Preparation of MNP@PEG-ImOH. MNP@PEG (4 g) [31] was ultrasonically dispersed in toluene (100 mL), pyridine (4 mL, 50 mmol) and thionyl chloride (6 mL, 50 mmol) were added, and the mixture was stirred under reflux for 6 h. The nanoparticles were separated by a magnet, washed with ethanol (3× 10 mL), and dried in an oven at 60°C for 12 h. Next, 1-methylimidazole (8 g, 100 mmol) was added to a suspension of MNP@PEG-Cl (4 g) in CH2Cl2 (60 mL), and the mixture was stirred and refluxed for 12 h. The product was separated by an external magnet, washed many times with EtOH and CH2Cl2, and dried in an oven at 60°C for 12 h. Finally, a mixture of sodium hydroxide (1 g, 25 mmol) and MNP@PEG-ImCl (4 g) in water (20 mL) was stirred at room tem­perature for 24 h. The catalyst was separated using an external magnet, washed with acetonitrile and ethanol, and thoroughly dried.

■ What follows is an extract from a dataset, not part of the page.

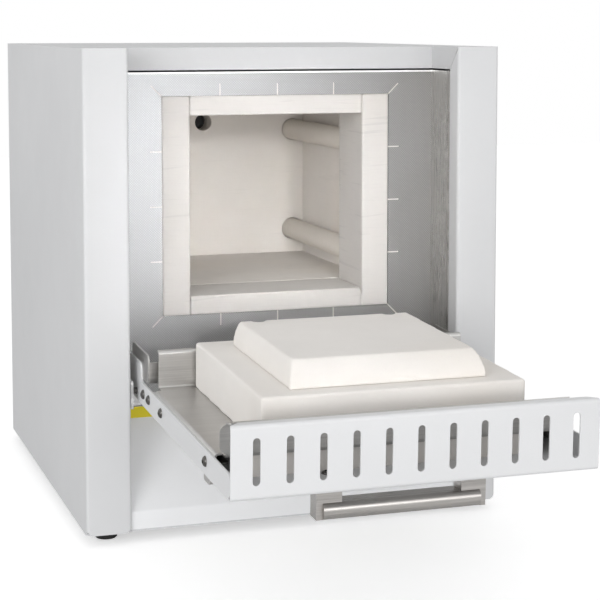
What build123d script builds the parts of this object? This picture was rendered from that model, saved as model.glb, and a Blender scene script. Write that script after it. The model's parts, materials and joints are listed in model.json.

General procedure for the Knoevenagel conden­sa­tion catalyzed by MNP@PEG-ImOH. The catalyst MNPs@PEG-ImOH (0.02 g) was added to a mixture of active methylene compound 25 (1 mmol) and aromatic aldehyde 1 (1 mmol) in water (3 mL). The mixture was stirred at ambient temperature for a suit­able time (see Table 1). After completion of the reac­tion (TLC, ethyl acetate–n-hexane, 2:5), the mixture was filtered using a magnet to separate the catalyst. The filtrate was evaporated, and the solid product was purified by recrystallization from ethanol.